There were tough days, of course, including one time when Keesee was called on to protect the Klan during a protest. "That's what this whole thing is today -- a First Amendment right," she says. "We've all been in these really uncomfortable situations, but that's the law."
Cities across the country are now calling for community conversations around race -- like the "Race & Justice in the Mile High City" discussion that Mayor Michael Hancock will hold from 3 to 4:30 p.m. Friday, December 19, at the Colorado History Center, followed by more in January. "Just having the conversation is a big first step," says Keesee. "You have to make sure you have everybody at the table. This is about truly hearing from those folks who are being marginalized. There are going to be hard things to hear, and how you listen is key."

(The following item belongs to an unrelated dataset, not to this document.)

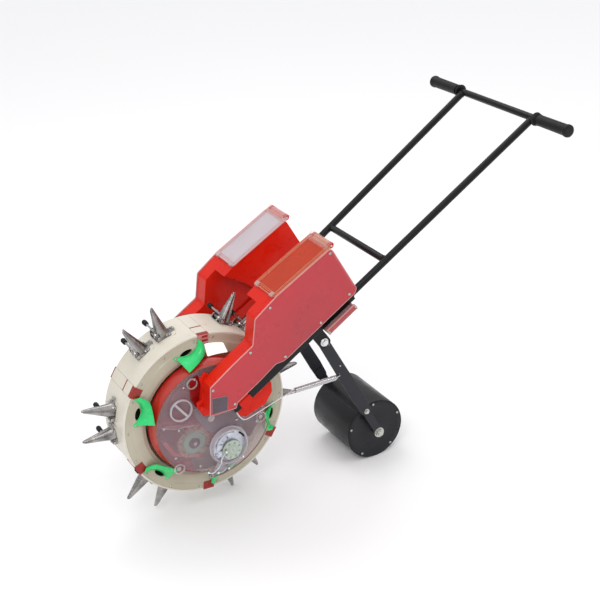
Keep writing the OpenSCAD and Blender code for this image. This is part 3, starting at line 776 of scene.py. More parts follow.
def inlet_plug():
    p = Part()
    d = COVER_D + WALL
    at = side(*PLUG_C)
    ring = [(PLUG_R - 4.2, d), (PLUG_R, d), (PLUG_R, d + 3.2), (PLUG_R - 0.7, d + 4.6),
            (PLUG_R - 2.1, d + 5.1),
            (PLUG_R - 3.5, d + 4.6), (PLUG_R - 4.2, d + 3.2)]
    p.use(0).lathe(ring, at, 72)
    p.use(1).disc([(0, d - 5), (PLUG_R - 3.2, d - 5), (PLUG_R - 3.2, d - 0.4), (PLUG_R - 4.3, d + 0.4),
                   (0, d + 0.4)], at, 72)
    bar_ = fillet([(-PLUG_R + 3, -2.6), (PLUG_R - 3, -2.6), (PLUG_R - 3, 2.6), (-PLUG_R + 3, 2.6)], 0.8, 3)
    p.use(0).prism(bar_, d + 0.3, d + 4.4, side(*PLUG_C, turn=-55))
    return p


both("inlet_plug", inlet_plug, [M["milk"], M["cover"]], "white_clear", nodes=["inlet_plugs"], bevel=0.5)


def hub_bracket():
    p = Part()
    d0 = COVER_D + WALL
    p.prism(fillet(BRACKET, 4, 5), d0 + 0.1, 95.2, side())
    T = TUBE
    p.box((64, -14.5, -15), (92, 11, 15), T)
    # strap and lips of the clamp
    p.box((62.5, -15.8, -8), (93.5, -14.4, 8), T)
    p.box((88, -6, 12), (126, 11, 15.5), T)
    p.box((88, -6, -15.5), (122, 11, -12), T)
    p.box((66, -16.2, 9), (90, -13, 14.2), T)
    inner = Part()
    inner.box((40, -9.55, -11.55), (420, 9.55, 11.55), T)
    return cut(p, inner)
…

But that's just the start of the job. "Equally important to the conversation on race and policing are the solutions that are created between the community and the police," Keesee says. At the National Initiative for Building Community Trust and Justice, she'll be part of that solution. "Now, here I am, 25 years later, going to New York," she says. "You do 25 years for a place that's taken care of you, you want to leave something behind. For me, it was a legacy issue." The legacy she started with her work on the CU racial profiling study, with her co-founding of the CPE, is now a legacy that could pay off for the entire country. But she's not forgetting the city she's served so long.
"Denver's my home," she says. "I'll always be watching."